Print all records exactly, leaving nothing out.

- Information supplied:
-------------------------

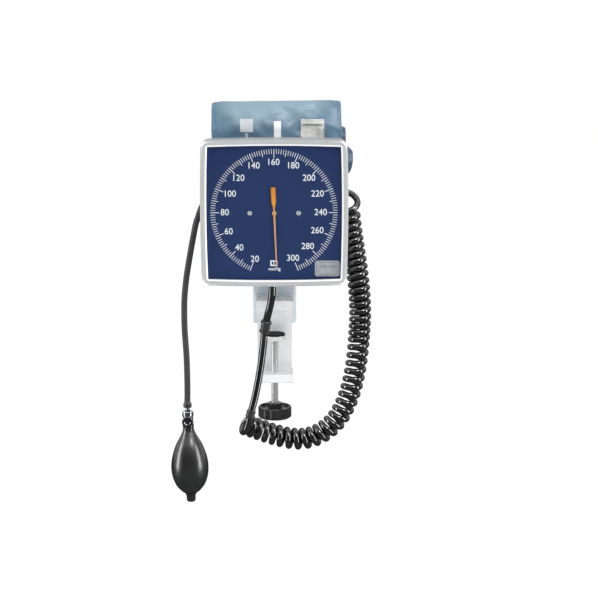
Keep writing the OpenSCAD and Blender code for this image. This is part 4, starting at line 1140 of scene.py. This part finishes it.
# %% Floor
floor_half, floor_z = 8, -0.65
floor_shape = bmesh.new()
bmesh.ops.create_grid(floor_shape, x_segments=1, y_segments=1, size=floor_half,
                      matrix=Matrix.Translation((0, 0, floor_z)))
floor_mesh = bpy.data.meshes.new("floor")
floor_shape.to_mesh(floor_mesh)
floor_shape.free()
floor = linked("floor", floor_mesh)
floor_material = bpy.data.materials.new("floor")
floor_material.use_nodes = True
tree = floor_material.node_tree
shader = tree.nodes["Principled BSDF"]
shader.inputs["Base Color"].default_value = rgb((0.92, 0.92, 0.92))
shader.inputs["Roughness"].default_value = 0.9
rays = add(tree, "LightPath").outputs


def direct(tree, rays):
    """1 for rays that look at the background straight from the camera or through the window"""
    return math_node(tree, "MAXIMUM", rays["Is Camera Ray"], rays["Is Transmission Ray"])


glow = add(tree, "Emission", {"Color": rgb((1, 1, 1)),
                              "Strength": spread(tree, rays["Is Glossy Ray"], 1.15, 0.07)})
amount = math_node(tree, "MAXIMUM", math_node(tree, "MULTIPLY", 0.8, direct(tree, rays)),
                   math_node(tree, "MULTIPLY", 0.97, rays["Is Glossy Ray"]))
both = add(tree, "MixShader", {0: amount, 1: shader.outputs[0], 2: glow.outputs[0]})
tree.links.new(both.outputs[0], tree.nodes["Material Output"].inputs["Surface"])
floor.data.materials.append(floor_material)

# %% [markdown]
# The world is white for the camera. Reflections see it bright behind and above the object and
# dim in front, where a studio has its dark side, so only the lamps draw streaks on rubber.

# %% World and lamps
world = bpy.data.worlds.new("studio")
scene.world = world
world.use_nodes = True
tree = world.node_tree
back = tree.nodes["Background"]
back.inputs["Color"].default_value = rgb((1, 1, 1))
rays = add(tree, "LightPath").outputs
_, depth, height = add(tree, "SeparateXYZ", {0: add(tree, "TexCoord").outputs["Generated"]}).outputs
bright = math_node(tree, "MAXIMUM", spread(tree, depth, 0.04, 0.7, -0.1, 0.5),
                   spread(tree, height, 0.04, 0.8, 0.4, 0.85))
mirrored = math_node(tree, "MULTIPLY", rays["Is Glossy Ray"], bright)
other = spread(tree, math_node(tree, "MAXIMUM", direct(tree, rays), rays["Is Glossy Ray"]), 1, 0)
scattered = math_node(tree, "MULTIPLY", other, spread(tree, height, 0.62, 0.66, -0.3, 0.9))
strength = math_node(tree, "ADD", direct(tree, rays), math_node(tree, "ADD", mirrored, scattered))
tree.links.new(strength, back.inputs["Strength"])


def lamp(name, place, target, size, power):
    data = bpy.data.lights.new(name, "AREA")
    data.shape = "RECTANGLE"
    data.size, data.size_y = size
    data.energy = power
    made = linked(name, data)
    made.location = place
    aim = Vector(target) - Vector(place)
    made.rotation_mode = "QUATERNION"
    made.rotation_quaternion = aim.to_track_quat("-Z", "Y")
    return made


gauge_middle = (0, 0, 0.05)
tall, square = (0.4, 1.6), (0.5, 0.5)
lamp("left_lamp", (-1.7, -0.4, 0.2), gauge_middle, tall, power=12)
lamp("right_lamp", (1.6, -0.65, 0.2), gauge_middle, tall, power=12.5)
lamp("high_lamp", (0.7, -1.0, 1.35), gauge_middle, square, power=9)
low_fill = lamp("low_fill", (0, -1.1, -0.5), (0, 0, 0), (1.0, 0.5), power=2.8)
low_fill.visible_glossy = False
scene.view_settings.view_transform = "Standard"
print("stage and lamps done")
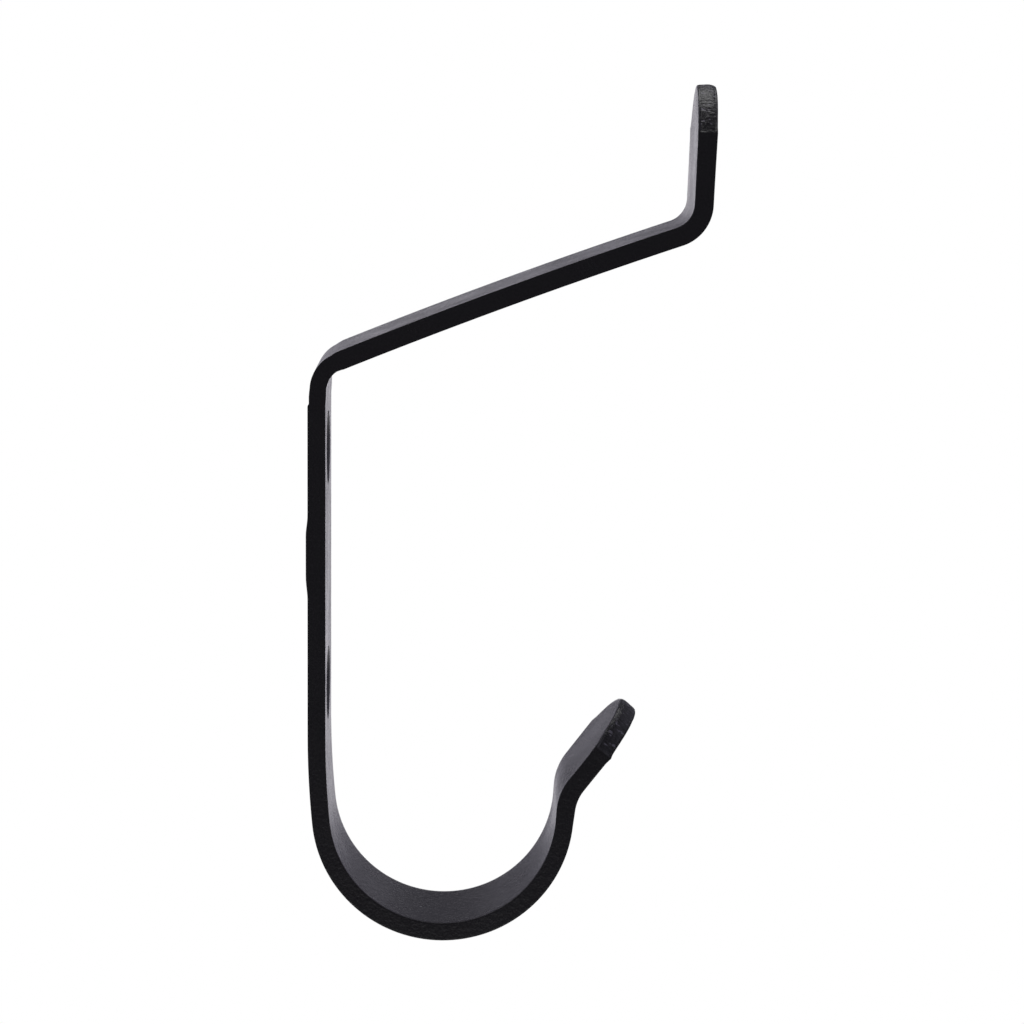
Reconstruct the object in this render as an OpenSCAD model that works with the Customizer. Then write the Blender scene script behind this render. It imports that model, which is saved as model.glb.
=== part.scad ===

-------------------------

- Task output:
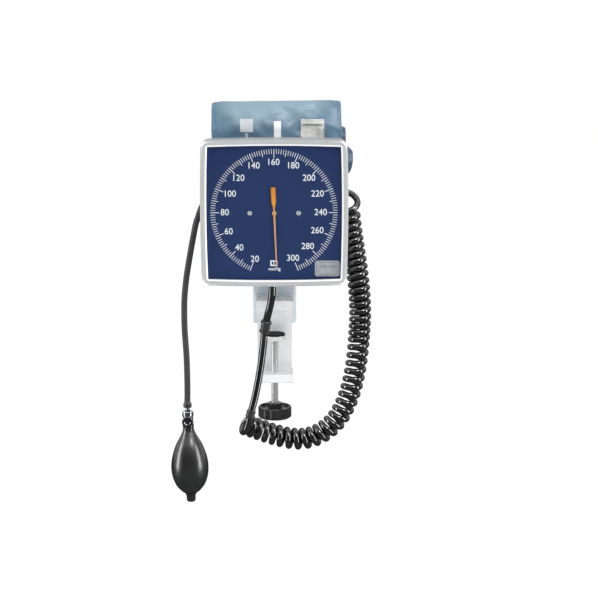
Keep writing the OpenSCAD and Blender code for this image. This is part 4, starting at line 1140 of scene.py. This part finishes it.
# %% Floor
floor_half, floor_z = 8, -0.65
floor_shape = bmesh.new()
bmesh.ops.create_grid(floor_shape, x_segments=1, y_segments=1, size=floor_half,
                      matrix=Matrix.Translation((0, 0, floor_z)))
floor_mesh = bpy.data.meshes.new("floor")
floor_shape.to_mesh(floor_mesh)
floor_shape.free()
floor = linked("floor", floor_mesh)
floor_material = bpy.data.materials.new("floor")
floor_material.use_nodes = True
tree = floor_material.node_tree
shader = tree.nodes["Principled BSDF"]
shader.inputs["Base Color"].default_value = rgb((0.92, 0.92, 0.92))
shader.inputs["Roughness"].default_value = 0.9
rays = add(tree, "LightPath").outputs


def direct(tree, rays):
    """1 for rays that look at the background straight from the camera or through the window"""
    return math_node(tree, "MAXIMUM", rays["Is Camera Ray"], rays["Is Transmission Ray"])


glow = add(tree, "Emission", {"Color": rgb((1, 1, 1)),
                              "Strength": spread(tree, rays["Is Glossy Ray"], 1.15, 0.07)})
amount = math_node(tree, "MAXIMUM", math_node(tree, "MULTIPLY", 0.8, direct(tree, rays)),
                   math_node(tree, "MULTIPLY", 0.97, rays["Is Glossy Ray"]))
both = add(tree, "MixShader", {0: amount, 1: shader.outputs[0], 2: glow.outputs[0]})
tree.links.new(both.outputs[0], tree.nodes["Material Output"].inputs["Surface"])
floor.data.materials.append(floor_material)

# %% [markdown]
# The world is white for the camera. Reflections see it bright behind and above the object and
# dim in front, where a studio has its dark side, so only the lamps draw streaks on rubber.

# %% World and lamps
world = bpy.data.worlds.new("studio")
scene.world = world
world.use_nodes = True
tree = world.node_tree
back = tree.nodes["Background"]
back.inputs["Color"].default_value = rgb((1, 1, 1))
rays = add(tree, "LightPath").outputs
_, depth, height = add(tree, "SeparateXYZ", {0: add(tree, "TexCoord").outputs["Generated"]}).outputs
bright = math_node(tree, "MAXIMUM", spread(tree, depth, 0.04, 0.7, -0.1, 0.5),
                   spread(tree, height, 0.04, 0.8, 0.4, 0.85))
mirrored = math_node(tree, "MULTIPLY", rays["Is Glossy Ray"], bright)
other = spread(tree, math_node(tree, "MAXIMUM", direct(tree, rays), rays["Is Glossy Ray"]), 1, 0)
scattered = math_node(tree, "MULTIPLY", other, spread(tree, height, 0.62, 0.66, -0.3, 0.9))
strength = math_node(tree, "ADD", direct(tree, rays), math_node(tree, "ADD", mirrored, scattered))
tree.links.new(strength, back.inputs["Strength"])


def lamp(name, place, target, size, power):
    data = bpy.data.lights.new(name, "AREA")
    data.shape = "RECTANGLE"
    data.size, data.size_y = size
    data.energy = power
    made = linked(name, data)
    made.location = place
    aim = Vector(target) - Vector(place)
    made.rotation_mode = "QUATERNION"
    made.rotation_quaternion = aim.to_track_quat("-Z", "Y")
    return made


gauge_middle = (0, 0, 0.05)
tall, square = (0.4, 1.6), (0.5, 0.5)
lamp("left_lamp", (-1.7, -0.4, 0.2), gauge_middle, tall, power=12)
lamp("right_lamp", (1.6, -0.65, 0.2), gauge_middle, tall, power=12.5)
lamp("high_lamp", (0.7, -1.0, 1.35), gauge_middle, square, power=9)
low_fill = lamp("low_fill", (0, -1.1, -0.5), (0, 0, 0), (1.0, 0.5), power=2.8)
low_fill.visible_glossy = False
scene.view_settings.view_transform = "Standard"
print("stage and lamps done")
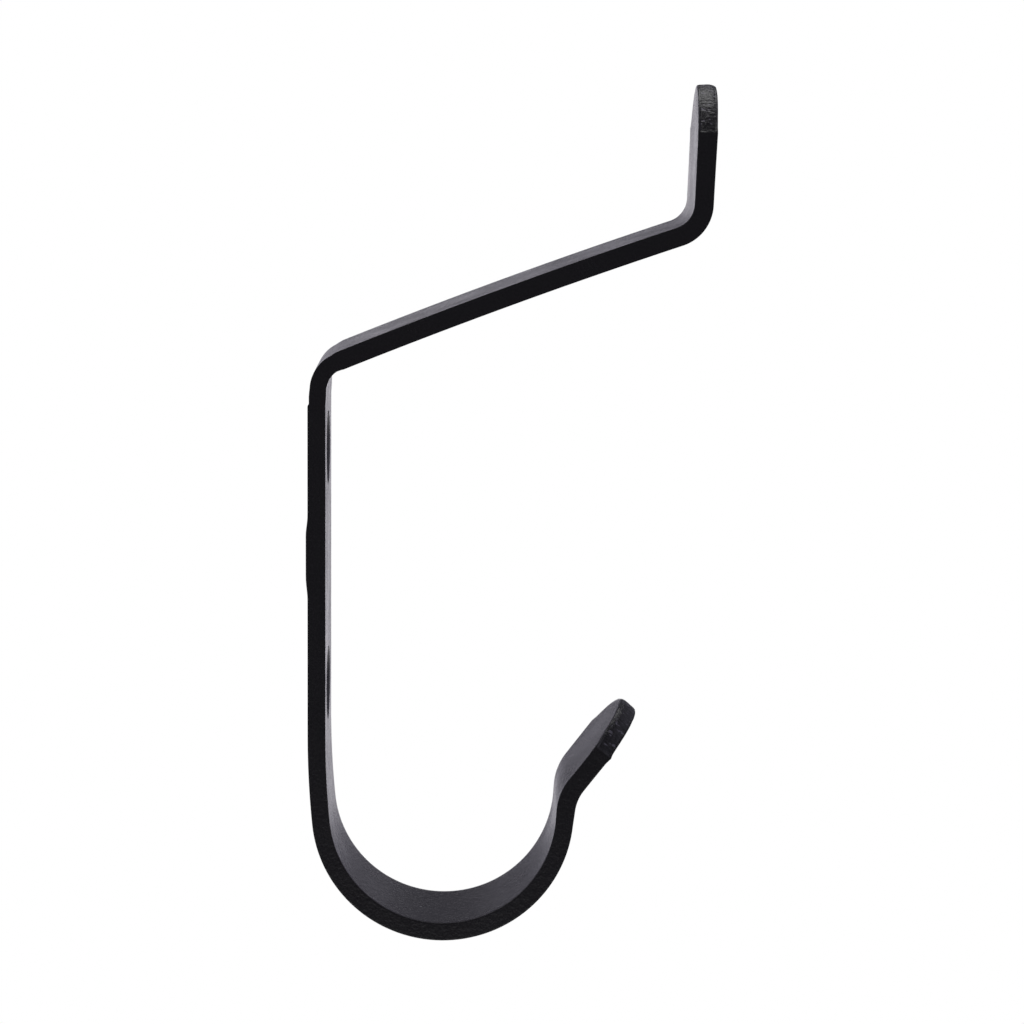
Reconstruct the object in this render as an OpenSCAD model that works with the Customizer. Then write the Blender scene script behind this render. It imports that model, which is saved as model.glb.
=== part.scad ===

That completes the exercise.